We never had that “final talk.” She wasn’t lucid enough to reflect on her last moments and the futility of it all; there was no remembrance back to the younger years, or where I should take my next steps in life. It felt like it wasn’t enough. She was stolen at her own hand, and I had to learn how to deal with it. I tried to cope with therapists, exercise, writing, and that hole remained. None of the guidance, recommendations, sweat or tears would make my mother’s voice appear before me. There would never be a final talk, and I was unable to accept that she left without me knowing she was proud of me, or that I did all I could to save her. All she knew was that I couldn’t stay, and I knew she couldn’t stay either.

Eventually, I got to a point where I realized I had to learn to be proud of myself, and gave up on searching for her acceptance. I would have to learn to live for a self that I wasn’t entirely sure I knew. It seemed almost impossible to go about my days without my mother’s voice, without the conversations about my life, without her reassurance – without my guide. I went about my school year, hole in my heart, fishing through student emails about graduation, online classes, and assignments due. Then, in the middle of it all, I saw a familiar address – my mother’s.

I opened the email, and read through a mundane description of family business. She told me about my father and work, my grandpa, my brother, and my dog. It comforted me to read it in her voice as I scrolled down towards the end. It was there, in the last lines, where I received the answer I had spent the past year searching for.
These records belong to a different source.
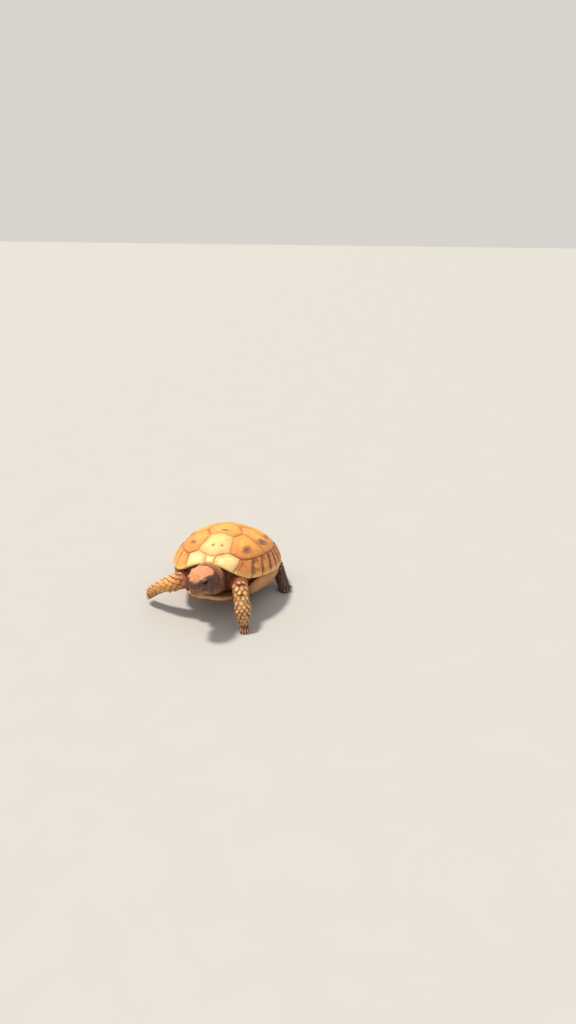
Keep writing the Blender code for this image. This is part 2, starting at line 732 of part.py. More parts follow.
def head_pieces():
    """The head with its eye sockets, the lower jaw and the two eyes."""
    head = head_form("head")
    jaw = head_form("lower_jaw")
    jaw_room, jaw_keep = jaw_box("jaw_room", GAP), jaw_box("jaw_keep", 0.0)
    subtract(head, jaw_room)
    intersect(jaw, jaw_keep)
    pieces = [head, jaw]
    for side, sign in (("left", 1), ("right", -1)):
        forward, left, up = EYE_PLACE
        centre = head_matrix() @ body_point(forward, sign * left, up)
        socket = ball("socket", centre, EYE_RADIUS + GAP)
        subtract(head, socket)
        drop(socket)
        pieces.append(ball(f"eye_{side}", centre, EYE_RADIUS))
    drop(jaw_room, jaw_keep)
    return pieces


NECK_JOINTS = (
    (19.0, 0.0, 18.5, 7.6, 6.8),
    (26.0, 0.0, 22.0, 7.2, 6.4),
    (30.5, 0.4, 24.4, 6.7, 6.4),
    (34.2, 1.0, 26.0, 5.9, 5.8),
    (36.6, 0.8, 26.4, 4.5, 4.3),
)
TAIL_JOINTS = (
    (-22.0, 0.0, 9.0, 3.4, 3.0),
    (-27.5, 0.0, 8.6, 3.0, 2.5),
    (-31.5, 0.6, 7.0, 2.2, 1.9),
    (-34.5, 1.6, 5.2, 1.4, 1.2),
    (-36.0, 2.4, 4.3, 0.5, 0.5),
)


# ---------------------------------------------------------------- materials

COLOURS = {
    "shell": (0.80, 0.55, 0.22, 1.0),
    "plastron": (0.78, 0.58, 0.28, 1.0),
    "skin": (0.36, 0.22, 0.13, 1.0),
    "head": (0.45, 0.27, 0.15, 1.0),
    "beak": (0.62, 0.46, 0.26, 1.0),
    "scales": (0.68, 0.47, 0.22, 1.0),
    "claw": (0.20, 0.13, 0.08, 1.0),
    "eye": (0.02, 0.015, 0.012, 1.0),
}
ROUGHNESS = {"shell": 0.45, "plastron": 0.5, "claw": 0.35, "eye": 0.08}


def material(name):
    made = bpy.data.materials.get(name) or bpy.data.materials.new(name)
    made.use_nodes = True
    shader = made.node_tree.nodes["Principled BSDF"]
    shader.inputs["Base Color"].default_value = COLOURS[name]
    shader.inputs["Roughness"].default_value = ROUGHNESS.get(name, 0.65)
    shader.inputs["Metallic"].default_value = 0.0
    return made


def paint(obj, name):
    obj.data.materials.clear()
    obj.data.materials.append(material(name))
    obj.data.shade_smooth()
    obj.data.set_sharp_from_angle(angle=math.radians(40))


# ---------------------------------------------------------------- the whole animal


def centre_on_floor(objects):
    """Moves everything so that the middle of its box is over the origin and the soles are at height 0."""
    corners = [obj.matrix_world @ v.co for obj in objects for v in obj.data.vertices]
    low = Vector([min(c[i] for c in corners) for i in range(3)])
    high = Vector([max(c[i] for c in corners) for i in range(3)])
    shift = Matrix.Translation((-(low.x + high.x) / 2, -(low.y + high.y) / 2, -low.z))
    for obj in objects:
        obj.data.transform(shift)


def main():
    for obj in list(bpy.data.objects):
        bpy.data.objects.remove(obj)

    upper, lower, body = carapace(), plastron(), trunk()
    upper_room, lower_room, body_room = room_for(upper), room_for(lower), room_for(body)
    subtract(body, lower_room)
    subtract(body, upper_room)
    skull = head_form("skull")
    head_room = room_for(skull)
    paint(upper, "shell")
    paint(lower, "plastron")
    paint(body, "skin")
    made = [upper, lower, body]

    neck = limb("neck", NECK_JOINTS, (0, 1, 0), 20)
    tail = limb("tail", TAIL_JOINTS, (0, 1, 0), 12)
    neck_room = room_for(neck)
    for piece in (neck, tail):
        for room in (body_room, upper_room, lower_room):
            subtract(piece, room)
        paint(piece, "skin")
        made.append(piece)
    subtract(neck, head_room)
    keep_longest(neck)
    keep_longest(tail)

    for leg, facts in LEGS.items():
        piece = limb(leg, facts["joints"], facts["broad"])
        foot_room = room_for(piece)
        for room in (body_room, neck_room, upper_room, lower_room):
            subtract(piece, room)
        keep_longest(piece)
        if facts["stands"]:
            flat_sole(piece)
        paint(piece, "scales" if leg.startswith("fore") else "skin")
        made.append(piece)
        for claw in claws(leg, foot_room):
            paint(claw, "claw")
            made.append(claw)
        drop(foot_room)

    pieces = head_pieces()
    for piece, name in zip(pieces, ("head", "beak", "eye", "eye")):
        paint(piece, name)
    made += pieces
    drop(upper_room, lower_room, body_room, head_room, neck_room, skull)
    centre_on_floor(made)


main()
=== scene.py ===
"""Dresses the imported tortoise: shell plates with seams and growth rings, one skin over the flesh with solid
scales on it, eyes, lids and claws, and a plain studio with the camera.

Places are given in three frames, each as (forward, left, up): the head's own, the shell's own, whose origin is
at the middle of the shell, level with the rim at the bridge, and the body's, which stands on the floor under it.
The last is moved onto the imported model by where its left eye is. Colours are the usual hexadecimal digits, and
the last number that a noise function takes is its seed.
"""

import itertools
import math

import bmesh
import bpy
import numpy as np
from mathutils import Matrix, Vector
from mathutils.bvhtree import BVHTree


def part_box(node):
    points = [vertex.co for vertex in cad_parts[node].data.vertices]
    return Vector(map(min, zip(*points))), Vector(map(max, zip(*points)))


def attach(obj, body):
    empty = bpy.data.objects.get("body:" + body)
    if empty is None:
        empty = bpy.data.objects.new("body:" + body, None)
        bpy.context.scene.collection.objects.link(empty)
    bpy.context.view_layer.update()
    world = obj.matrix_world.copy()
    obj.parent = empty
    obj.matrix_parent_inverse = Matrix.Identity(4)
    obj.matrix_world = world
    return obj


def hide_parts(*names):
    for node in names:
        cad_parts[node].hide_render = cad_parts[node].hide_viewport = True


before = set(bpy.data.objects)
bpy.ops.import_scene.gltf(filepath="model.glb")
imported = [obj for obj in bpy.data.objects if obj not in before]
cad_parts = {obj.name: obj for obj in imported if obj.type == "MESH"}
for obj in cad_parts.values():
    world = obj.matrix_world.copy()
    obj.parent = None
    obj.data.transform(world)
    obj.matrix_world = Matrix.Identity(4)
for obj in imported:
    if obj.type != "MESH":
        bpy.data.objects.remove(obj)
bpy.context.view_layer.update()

MM = 0.001
SIDES = (("left", 1), ("right", -1))
WELD = 2e-6  # points of neighbouring scutes closer than this become one
FULL_TURN = 2 * math.pi
NOISE_CELLS = 32  # after so many cells the random patterns repeat

# ---------------------------------------------------------------- sizes, as the solids have them

SHELL_HALF_LENGTH = 32.5 * MM
SHELL_HALF_WIDTH = 26.0 * MM
DOME_HEIGHT = 19.4 * MM
PLASTRON_DEPTH = 10.8 * MM
SHELL_WALL = 1.3 * MM
GAP = 0.3 * MM
OUTLINE_POWER = 2.12
EGG = 0.05
NUCHAL_NOTCH = 0.8 * MM
NUCHAL_NOTCH_ANGLE = 0.16
NUCHAL_ARCH = 6.9 * MM
NUCHAL_ARCH_ANGLE = math.radians(40)
THIGH_ARCH = 3.0 * MM
THIGH_ARCH_ANGLE = math.radians(140)
THIGH_ARCH_SPREAD = 0.36
PROFILE_FRONT = 1.44
PROFILE_SIDE = 1.76
PROFILE_REAR = 1.7
SHELL_PITCH = math.radians(12)
SHELL_ROLL = math.radians(1.8)
SHELL_RIM_LEVEL = 16.7 * MM

VERTEBRAL_SEAMS = ((0.315, 0.150), (-0.02, 0.155), (-0.30, 0.140), (-0.51, 0.105))
VERTEBRAL_CORNERS = ((0.165, 0.260), (-0.16, 0.265), (-0.41, 0.235))
FIRST_VERTEBRAL_ANGLE = math.radians(19)
LAST_VERTEBRAL_ANGLE = math.radians(160)
COSTAL_SEAM_ANGLES = tuple(math.radians(a) for a in (71, 100, 130))
MARGINAL_TOP = (0.68, 0.67, 0.69)
DISC_STEP = 1e-3  # the step on the disc from which slopes are taken
NUCHAL_TOP_RISE = 0.08
NUCHAL_TOP_SPREAD = 0.15
FIRST_VERTEBRAL_DIP = 0.045
FIRST_VERTEBRAL_DIP_SPREAD = 0.14
NUCHAL_WIDTH = 3.6 * MM
MARGINAL_WIDTHS = (10.0, 10.2, 7.3, 7.4, 7.3, 7.0, 7.0, 7.1, 7.3, 7.7, 8.2)
MARGINAL_LEAN = (0.04, 0.15, 0.09, 0.09, 0.09, 0.06, 0.0, -0.04, -0.06, -0.06, -0.04, 0.0)
SUPRACAUDAL_WIDTH = 12.0 * MM
SCUTE_HEIGHT = 0.75 * MM
SCUTE_FULL_SIZE = 5.5 * MM

PLASTRON_FRONT = 29.5 * MM
PLASTRON_REAR = -28.0 * MM
PLASTRON_TAIL_RISE = 1.8 * MM
PLASTRON_HALF_WIDTH = 16.5 * MM
PLASTRON_WALL = 1.6 * MM
PLASTRON_END_SHARE = 0.55
PLASTRON_EDGE_RISE = 1.8 * MM
PLASTRON_FLAT_SHARE = 0.6
BRIDGE_FRONT = 18.5 * MM
BRIDGE_REAR = -11.0 * MM
BRIDGE_TURN = 5.0 * MM
BRIDGE_RIM_INSET = 0.5 * MM

HEAD_BACK = Vector((34.0, 1.3, 27.2)) * MM
HEAD_TURN = math.radians(15)
HEAD_DROP = math.radians(9)
EYE_RADIUS = 1.8 * MM
EYE_PLACE = Vector((8.7, 3.35, 2.3)) * MM

HEAD_STATIONS = (
    (0.0, 3.5, 3.6, -3.9),
    (0.8, 4.8, 4.8, -5.0),
    (2.6, 5.7, 5.6, -5.9),
    (4.8, 5.9, 5.9, -6.2),
    (7.0, 5.4, 5.9, -6.0),
    (8.8, 4.7, 5.5, -5.6),
    (10.2, 4.0, 4.7, -5.3),
    (11.5, 3.3, 3.7, -5.0),
    (12.5, 2.6, 2.5, -4.6),
    (13.1, 1.9, 1.3, -4.1),
    (13.4, 1.2, 0.3, -3.4),
)
HEAD_SQUARENESS = 2.6

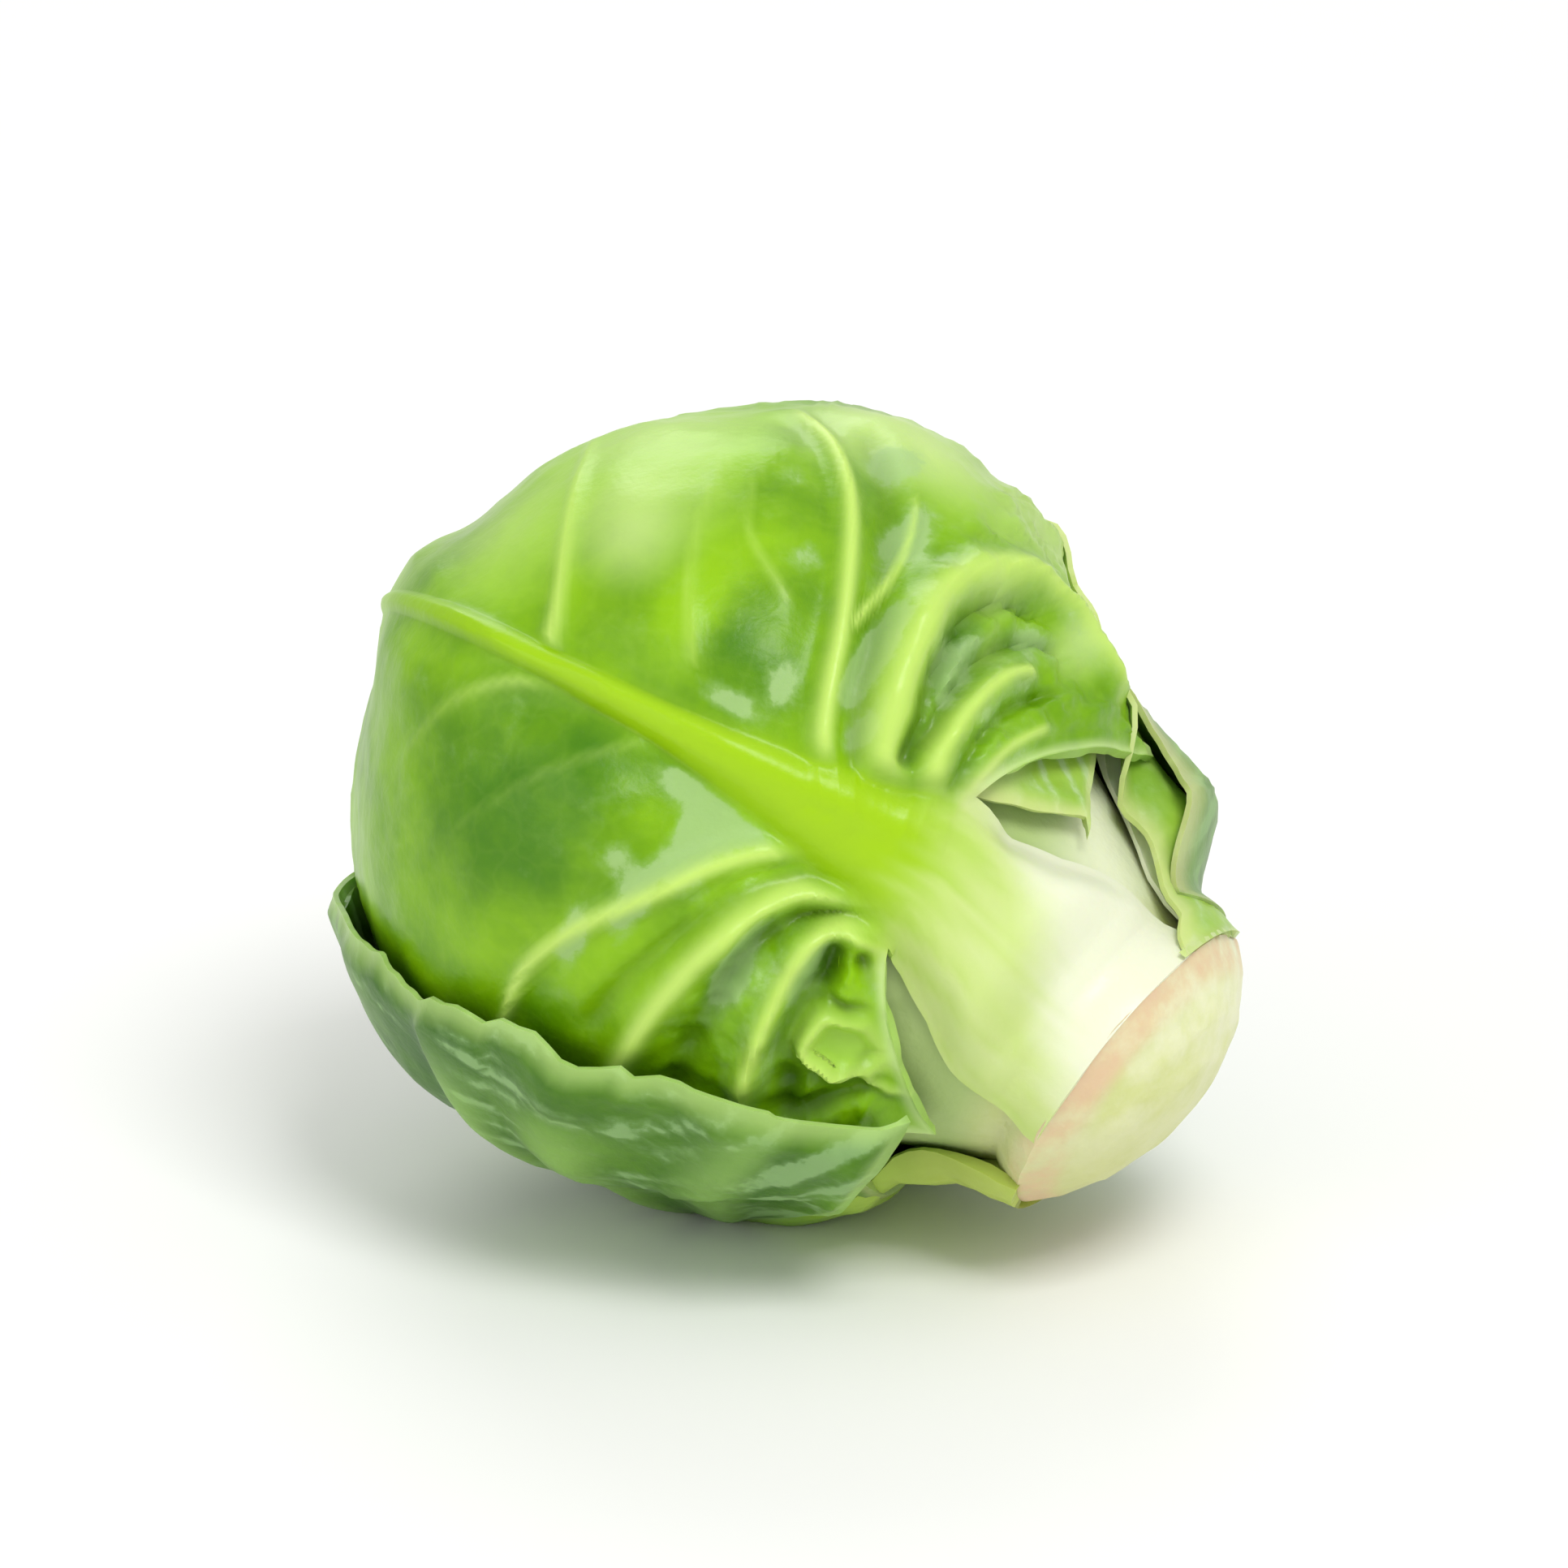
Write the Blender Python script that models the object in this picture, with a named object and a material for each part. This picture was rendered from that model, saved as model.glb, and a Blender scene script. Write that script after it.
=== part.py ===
"""A single Brussels sprout lying on its side, as picked and trimmed.

The sprout is a bud: a short thick stem that runs into a tight pale heart, and six wrapping leaves that lie
over each other in a spiral. Every leaf is a closed blade with its own midrib, ribs, lobes beside its foot and
waved margin. Lengths are in millimetres until a mesh is made, and angles are in degrees.

In the sprout's own frame the stem points down -Z and the crown up +Z. A leaf's point is given by x across
the leaf, q for the row it lies on and y along the leaf, all as arcs on the head. y = 0 is the head's widest
girth. Each leaf is laid on what has been built beneath it.
"""

from collections import namedtuple
from math import acos, atan2, cos, degrees, hypot, radians, sin

import bmesh
import bpy
import numpy as np
from mathutils import Matrix, Vector
from mathutils.bvhtree import BVHTree

MM = 0.001

# Driving dimensions of the sprout
CORE_RADIUS = 12.7
STEM_LENGTH = 19.3
STEM_RADIUS = 5.3
CUT_RADIUS = 6.9
CUT_DOME = 2.6
FLANGE_HEIGHT = 1.5
BLADE = 0.74
GAP = 0.26
CHORD_ALLOWANCE = 0.10

# How the sprout lies: its stem end points this way, and dips below the horizontal
STEM_HEADING = -29.3
STEM_DIP = 26.4
ROLL = 31.9
# The thicker spot on the lowest leaf that is pressed flat where the sprout rests
PAD_HEIGHT = 1.6
PAD_RADIUS = 30.0
FLAT_DEPTH = 1.6
# As it lies, the sprout is a little lower than it is wide, flatter beneath and fuller on top
SQUASH = 0.965
TOP_FULLNESS = 0.0045

# Leaves from the outermost to the innermost. azimuth is where the midrib runs, lean turns the leaf about its
# middle, width is half of its spread, reach is how far past the girth its tip lies, lobes is how far down its
# lobes hang, foot is where it leaves the stem, petiole is the share of the widest foot that its foot has, rib
# is its midrib's height, pleat is how strongly it is pleated, and sides and tip_rows count its cells.
Leaf = namedtuple(
    "Leaf",
    "name azimuth lean width reach lobes foot petiole rib pleat sides tip_rows curl seed",
)
LEAVES = [
    Leaf("leaf_under", -120, -4, 71, 46, -90, -69, 0.80, 0.5, 0.6, 8, 7, 0.08, 3),
    Leaf("leaf_right_outer", 184, -5, 68, 24, -86, -69, 0.45, 0.8, 0.7, 8, 6, 0.10, 5),
    Leaf("leaf_right_inner", 149, -10, 49, 15, -84, -68, 0.45, 0.8, 0.7, 7, 5, 0.08, 8),
    Leaf("leaf_front", 3, -8, 95, 100, -78, -69, 0.85, 1.0, 1.5, 10, 15, 0.20, 1),
    Leaf("leaf_back", -100, 6, 84, 92, -56, -56, 0.40, 0.7, 0.5, 8, 10, 0.20, 11),
    Leaf("leaf_top", 93, -5, 84, 94, -60, -66, 0.50, 0.7, 0.5, 8, 10, 0.20, 14),
]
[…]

“I’m very proud of you. You’re like your grandmothers. You are eager and exceptionally bright… but most importantly, you are sensitive to others but don’t take sh…”

There was the outspoken, hard-loving reassurance I craved for so long. It was eternal in emails, and letters I found later in my storage unit, old voicemails, and cards. She was always proud of me. And those last moments of her life, although the freshest, hardest memories, held no candle to 20 years I lived with my mother’s love.